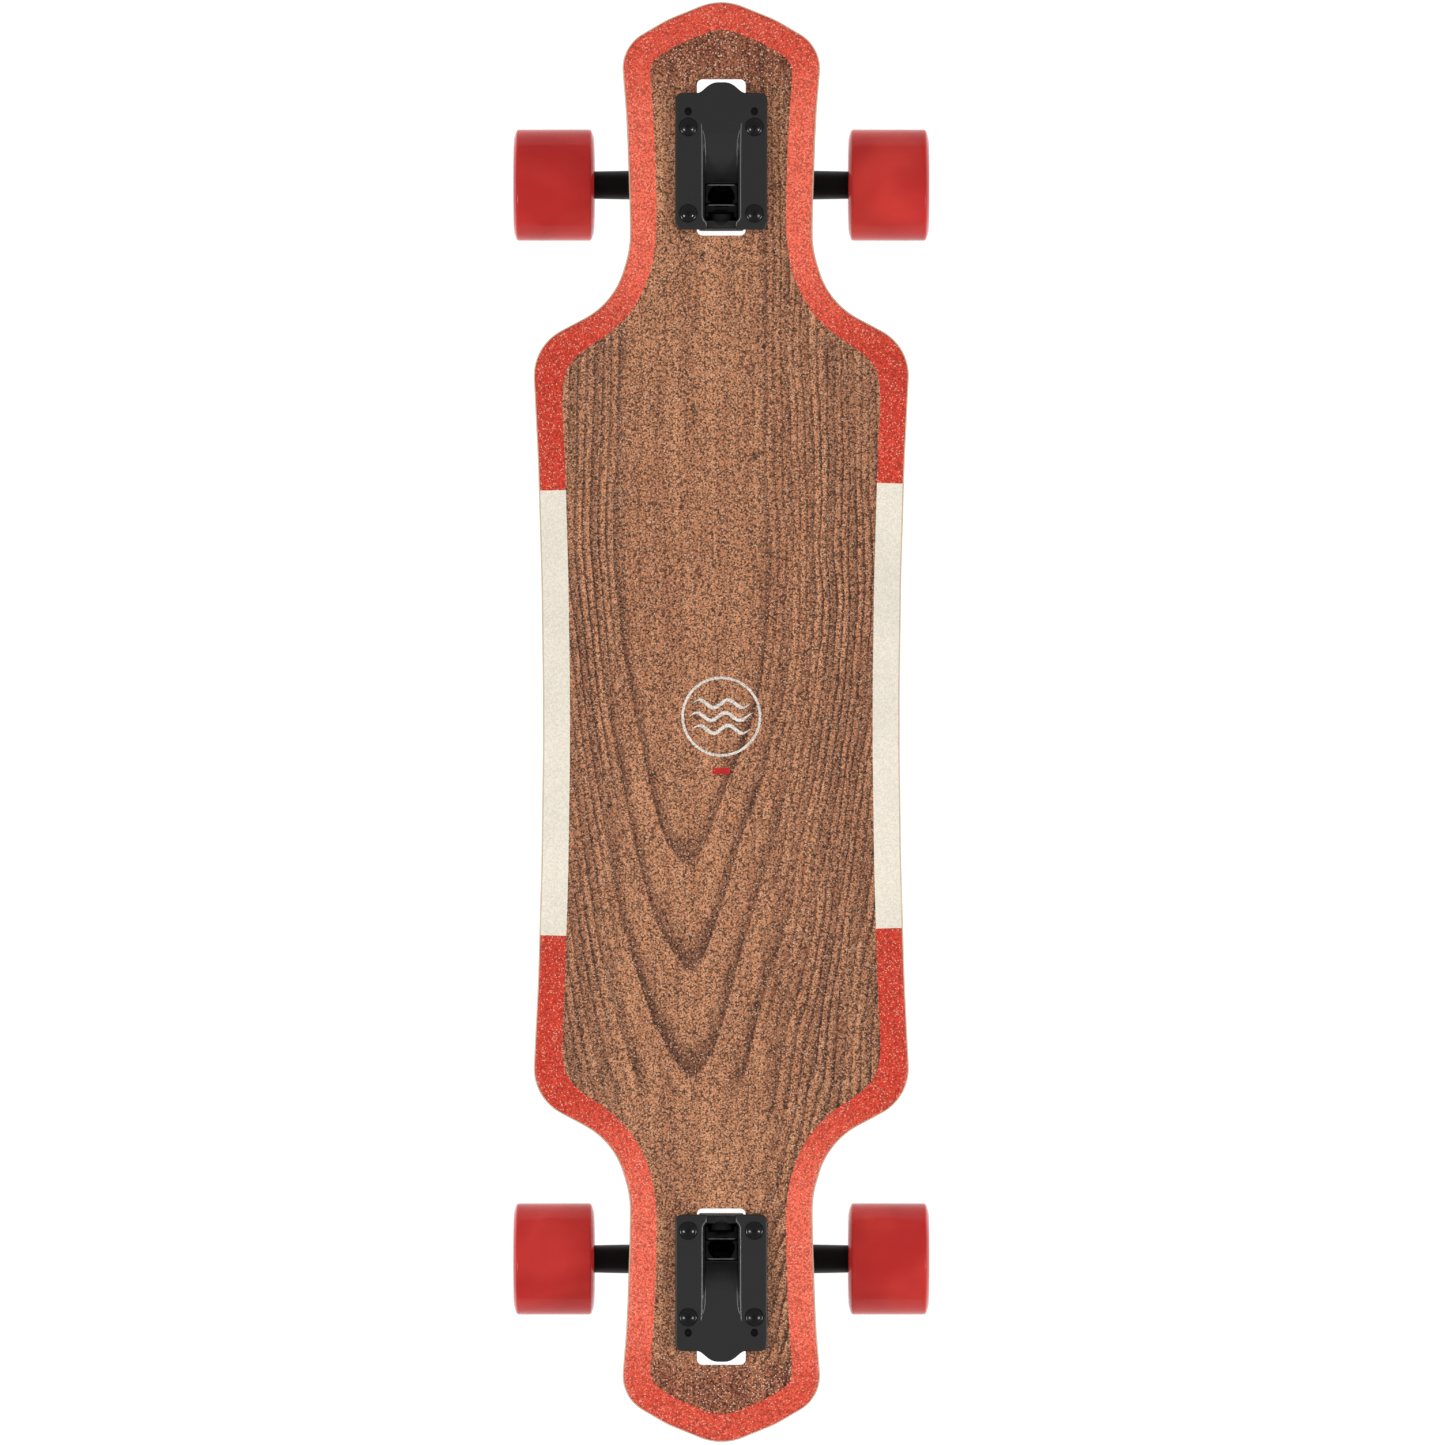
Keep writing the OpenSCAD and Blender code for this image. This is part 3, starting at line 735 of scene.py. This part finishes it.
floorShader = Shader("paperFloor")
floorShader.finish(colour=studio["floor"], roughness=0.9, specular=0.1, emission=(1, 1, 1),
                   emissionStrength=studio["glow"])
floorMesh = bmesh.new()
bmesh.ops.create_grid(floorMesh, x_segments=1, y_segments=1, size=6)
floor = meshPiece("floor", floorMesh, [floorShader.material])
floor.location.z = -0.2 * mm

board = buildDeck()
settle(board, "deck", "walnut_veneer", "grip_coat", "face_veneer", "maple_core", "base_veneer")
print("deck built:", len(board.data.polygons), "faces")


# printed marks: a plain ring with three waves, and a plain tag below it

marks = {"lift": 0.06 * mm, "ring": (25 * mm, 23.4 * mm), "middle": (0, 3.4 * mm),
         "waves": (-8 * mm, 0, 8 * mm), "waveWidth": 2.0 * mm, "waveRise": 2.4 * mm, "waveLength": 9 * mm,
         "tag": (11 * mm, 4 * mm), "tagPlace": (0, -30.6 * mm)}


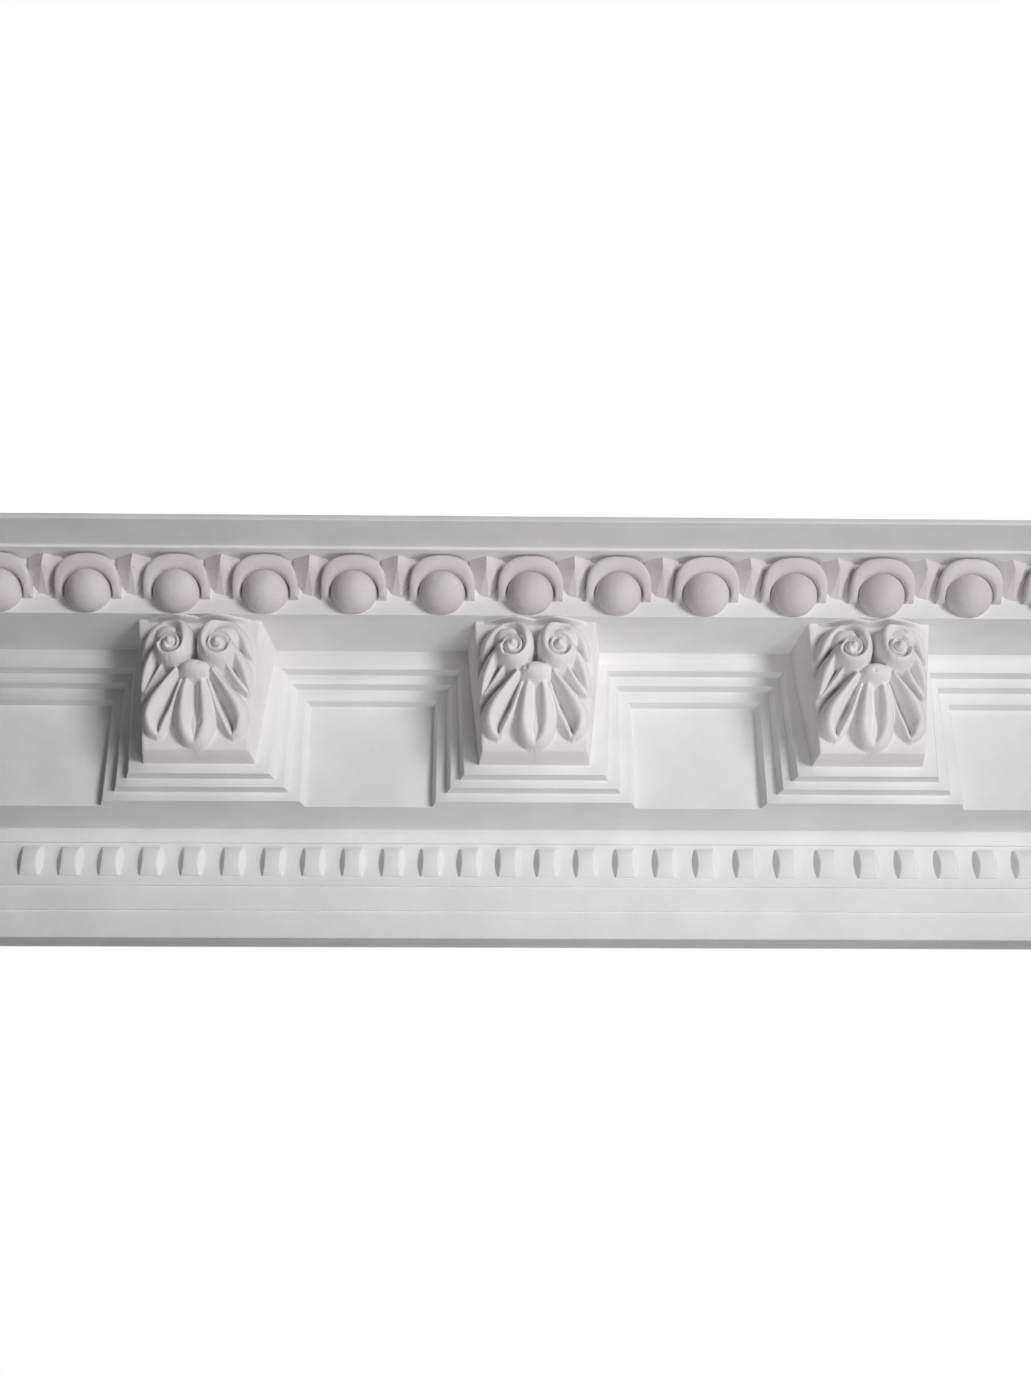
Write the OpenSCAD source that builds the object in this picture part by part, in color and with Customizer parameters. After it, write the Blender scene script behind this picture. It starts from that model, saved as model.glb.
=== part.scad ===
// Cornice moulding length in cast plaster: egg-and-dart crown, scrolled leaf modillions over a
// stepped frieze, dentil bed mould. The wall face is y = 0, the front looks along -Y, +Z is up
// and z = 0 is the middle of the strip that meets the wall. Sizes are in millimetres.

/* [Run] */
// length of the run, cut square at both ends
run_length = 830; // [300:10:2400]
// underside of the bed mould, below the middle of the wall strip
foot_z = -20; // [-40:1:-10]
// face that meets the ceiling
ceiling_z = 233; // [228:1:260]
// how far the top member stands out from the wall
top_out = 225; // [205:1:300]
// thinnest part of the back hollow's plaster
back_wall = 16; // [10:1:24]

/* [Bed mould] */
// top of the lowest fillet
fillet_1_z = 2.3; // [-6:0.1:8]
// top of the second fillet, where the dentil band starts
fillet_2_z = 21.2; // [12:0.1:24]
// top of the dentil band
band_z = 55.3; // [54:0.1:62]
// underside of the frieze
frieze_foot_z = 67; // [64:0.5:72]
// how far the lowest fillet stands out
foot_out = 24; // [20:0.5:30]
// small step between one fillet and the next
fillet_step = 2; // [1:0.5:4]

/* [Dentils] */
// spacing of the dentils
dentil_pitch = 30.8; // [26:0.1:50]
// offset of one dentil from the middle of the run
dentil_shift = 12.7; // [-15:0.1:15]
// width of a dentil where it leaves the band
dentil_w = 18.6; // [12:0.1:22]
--
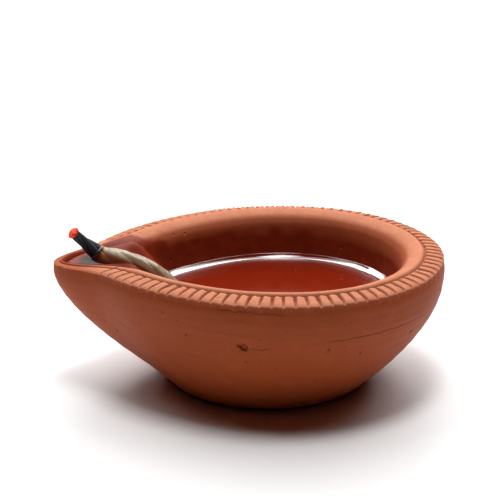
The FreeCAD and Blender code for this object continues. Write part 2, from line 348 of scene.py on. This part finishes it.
==
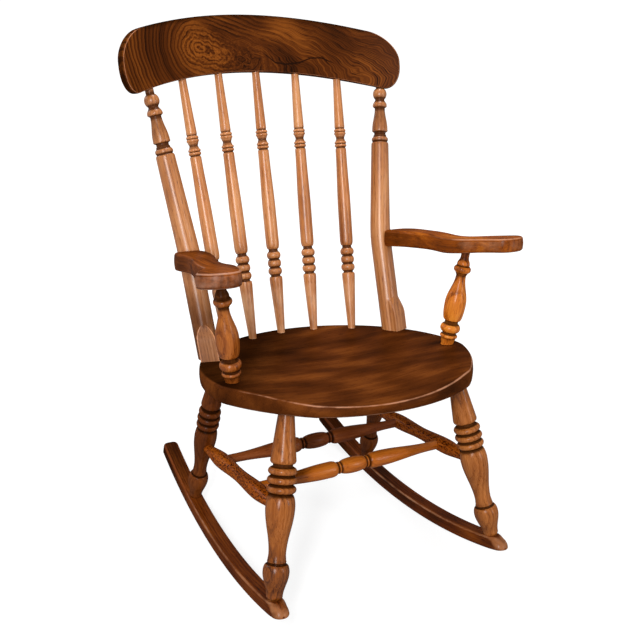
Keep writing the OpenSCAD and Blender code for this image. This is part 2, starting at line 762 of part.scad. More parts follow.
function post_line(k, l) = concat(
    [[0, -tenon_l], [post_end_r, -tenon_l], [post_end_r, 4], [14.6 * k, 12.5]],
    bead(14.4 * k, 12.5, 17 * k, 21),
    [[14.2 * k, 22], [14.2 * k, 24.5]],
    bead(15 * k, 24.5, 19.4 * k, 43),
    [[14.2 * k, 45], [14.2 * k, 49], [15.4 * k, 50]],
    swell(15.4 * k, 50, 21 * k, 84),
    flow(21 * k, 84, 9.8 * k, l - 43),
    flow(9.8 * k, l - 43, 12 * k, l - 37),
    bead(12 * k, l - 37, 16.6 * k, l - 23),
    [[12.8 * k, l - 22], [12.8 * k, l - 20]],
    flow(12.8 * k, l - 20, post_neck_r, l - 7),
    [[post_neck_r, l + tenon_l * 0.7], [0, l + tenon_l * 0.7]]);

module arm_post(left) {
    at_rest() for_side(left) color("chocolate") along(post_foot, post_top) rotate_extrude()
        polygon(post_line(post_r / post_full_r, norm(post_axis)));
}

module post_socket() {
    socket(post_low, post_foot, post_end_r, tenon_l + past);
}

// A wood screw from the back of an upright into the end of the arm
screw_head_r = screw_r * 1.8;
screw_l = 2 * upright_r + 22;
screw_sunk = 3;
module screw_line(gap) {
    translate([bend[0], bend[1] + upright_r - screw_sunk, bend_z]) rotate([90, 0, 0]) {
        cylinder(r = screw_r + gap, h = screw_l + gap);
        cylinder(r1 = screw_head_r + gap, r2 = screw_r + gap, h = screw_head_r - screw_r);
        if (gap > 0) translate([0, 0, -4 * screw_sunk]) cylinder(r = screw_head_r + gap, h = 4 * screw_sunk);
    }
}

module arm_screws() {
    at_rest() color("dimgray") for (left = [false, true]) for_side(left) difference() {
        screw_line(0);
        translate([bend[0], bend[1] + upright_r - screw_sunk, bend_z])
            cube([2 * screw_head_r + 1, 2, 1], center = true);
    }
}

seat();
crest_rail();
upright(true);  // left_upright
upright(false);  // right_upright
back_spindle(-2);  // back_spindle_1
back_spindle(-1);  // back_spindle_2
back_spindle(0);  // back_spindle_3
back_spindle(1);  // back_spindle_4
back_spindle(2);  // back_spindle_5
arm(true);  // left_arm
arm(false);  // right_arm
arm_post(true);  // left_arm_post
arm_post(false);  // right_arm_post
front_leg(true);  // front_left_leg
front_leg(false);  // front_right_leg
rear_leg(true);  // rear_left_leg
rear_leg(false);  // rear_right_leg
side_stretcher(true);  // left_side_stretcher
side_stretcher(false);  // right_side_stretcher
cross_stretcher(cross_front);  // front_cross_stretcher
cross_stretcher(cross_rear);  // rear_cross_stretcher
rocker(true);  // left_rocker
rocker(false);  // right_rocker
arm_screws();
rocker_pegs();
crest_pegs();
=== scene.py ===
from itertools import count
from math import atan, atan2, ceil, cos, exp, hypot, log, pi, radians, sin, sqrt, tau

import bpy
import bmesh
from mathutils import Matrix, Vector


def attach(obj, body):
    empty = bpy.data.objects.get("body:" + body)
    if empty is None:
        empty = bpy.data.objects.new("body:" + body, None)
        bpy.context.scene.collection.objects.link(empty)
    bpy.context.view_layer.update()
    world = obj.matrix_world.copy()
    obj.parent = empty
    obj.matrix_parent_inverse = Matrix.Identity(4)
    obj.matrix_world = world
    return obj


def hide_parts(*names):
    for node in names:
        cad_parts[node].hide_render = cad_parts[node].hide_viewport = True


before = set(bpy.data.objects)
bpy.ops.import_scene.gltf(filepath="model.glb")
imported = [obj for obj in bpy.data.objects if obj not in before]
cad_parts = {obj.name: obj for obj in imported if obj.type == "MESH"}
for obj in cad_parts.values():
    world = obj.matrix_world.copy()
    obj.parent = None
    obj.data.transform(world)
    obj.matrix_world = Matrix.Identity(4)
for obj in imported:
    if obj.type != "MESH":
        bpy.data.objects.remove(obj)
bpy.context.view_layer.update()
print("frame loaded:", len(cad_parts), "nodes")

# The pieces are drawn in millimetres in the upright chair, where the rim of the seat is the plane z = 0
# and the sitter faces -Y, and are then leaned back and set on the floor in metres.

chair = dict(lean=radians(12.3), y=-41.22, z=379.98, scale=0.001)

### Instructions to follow
The lines from the one containing "scene.py. This part finishes it." to the one containing "# printed marks: a", both included, are to be extracted exactly; give no other line.

### Complete response
Keep writing the OpenSCAD and Blender code for this image. This is part 3, starting at line 735 of scene.py. This part finishes it.
floorShader = Shader("paperFloor")
floorShader.finish(colour=studio["floor"], roughness=0.9, specular=0.1, emission=(1, 1, 1),
                   emissionStrength=studio["glow"])
floorMesh = bmesh.new()
bmesh.ops.create_grid(floorMesh, x_segments=1, y_segments=1, size=6)
floor = meshPiece("floor", floorMesh, [floorShader.material])
floor.location.z = -0.2 * mm

board = buildDeck()
settle(board, "deck", "walnut_veneer", "grip_coat", "face_veneer", "maple_core", "base_veneer")
print("deck built:", len(board.data.polygons), "faces")


# printed marks: a plain ring with three waves, and a plain tag below it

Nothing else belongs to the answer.